The first and most famous of these areas is the Communist zone in the Northwest. Formally it includes eighteen hsien; the Communists claim inclusion of twenty-three. After being termed the Special Administrative District of the Chinese Republic (Chung-hua Min-kuo T'ê-ch'ü Chêng-fu), and then Shensi-Kansu-Ninghsia Frontier Area (Shan-kan-ning Pien-ch'ü Chêng-fu), the zone assumed the much more modest style of Administrative Area of North Shensi (Shan-pei Hsing-chêng-ch'ü).[11] This Frontier Area is in personnel and Party life a direct continuation of the Chinese Soviet Republic. Leftist and Communist circles talk as though it were a wholly autonomous state, resting on its own military power, but cooperating with the National Government for national resistance and reconstruction. This is largely true—at any rate, more realistic than the opposing view, which avers that no change has taken place in the Northern part of Shensi province, and that the Communists are interfering with the proper processes of government. The following is a characteristic statement of the latter position:
At present the name "Frontier Area" seems to be very common because it is so called in false propaganda about the "independent sovereignty" [tzŭ-li wei-wang]. But if we agree that the so-called "Frontier Area" is a part of the territory of the Chinese Republic, the name ought to have been issued in conformity with the decrees of the central government. According to central government decree, it is only a "Supplementary Recruitment Area for the Eighth Route Army," but not an area of civil administration. [The author, in an extended discussion, challenges the re-division of the provinces as a matter not to be undertaken casually, denies the legal foundation of the term "Frontier Area," and then examines its practical justifications. He finds that the Communists have two: the regime is now a de facto system, its existence is a fait accompli and further discussion must proceed from this point; also, the regime is founded in popular opinion, and the government should not violate the wishes of the people. He disagrees with both of these and seeks to refute them, insisting on lawful procedure and constitutional government. He concludes with a peroration to the Communists themselves.] ... this problem is really quite simple, unlike the Sudeten problem. Was it the Communist Party of China which called the Sudeten Party of Czechoslovakia violators of the unity of their own country and running dogs of Fascism? Therefore, I think that they would never imitate what the reactionary Sudeten party did. And was it the Communists who originated the "United Front"? Hence they must understand very clearly what unification means to China, and must never utter things which they do not really believe. Therefore, with the rising tide of national unity and concentration, I suppose that the odd name "Frontier Area," which is contrary to the real sense of unification, will soon pass away and be a mere historical term.[12]
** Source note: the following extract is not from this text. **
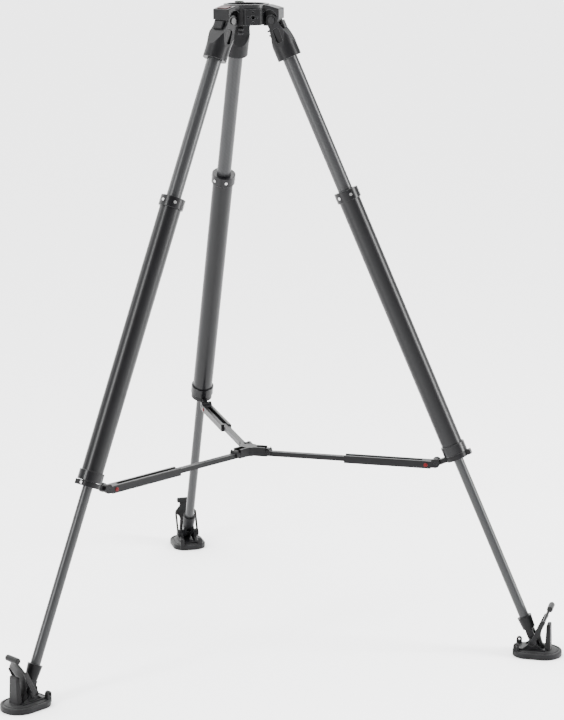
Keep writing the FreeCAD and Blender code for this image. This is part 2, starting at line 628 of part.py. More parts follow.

In practical terms this implies the informal reconciliation of two claims constitutionally and legally incompatible. The Chinese Communist leaders operate under the national law codes as much as they are able. They employ the national currency. They use the nationally standard system for local government. They profess unity. At the same time they maintain, as a hard reality, a separate regime in which the Communist Party is supreme, the Party Line is gospel, and dissidents are dealt with as "pro-Japanese traitors" or otherwise. Transit between National Government territory and Communist territory is not altogether easy. Leftists are reported to have died on their way to the Northwest, and Nationalists are equally well reported to have disappeared after they got there.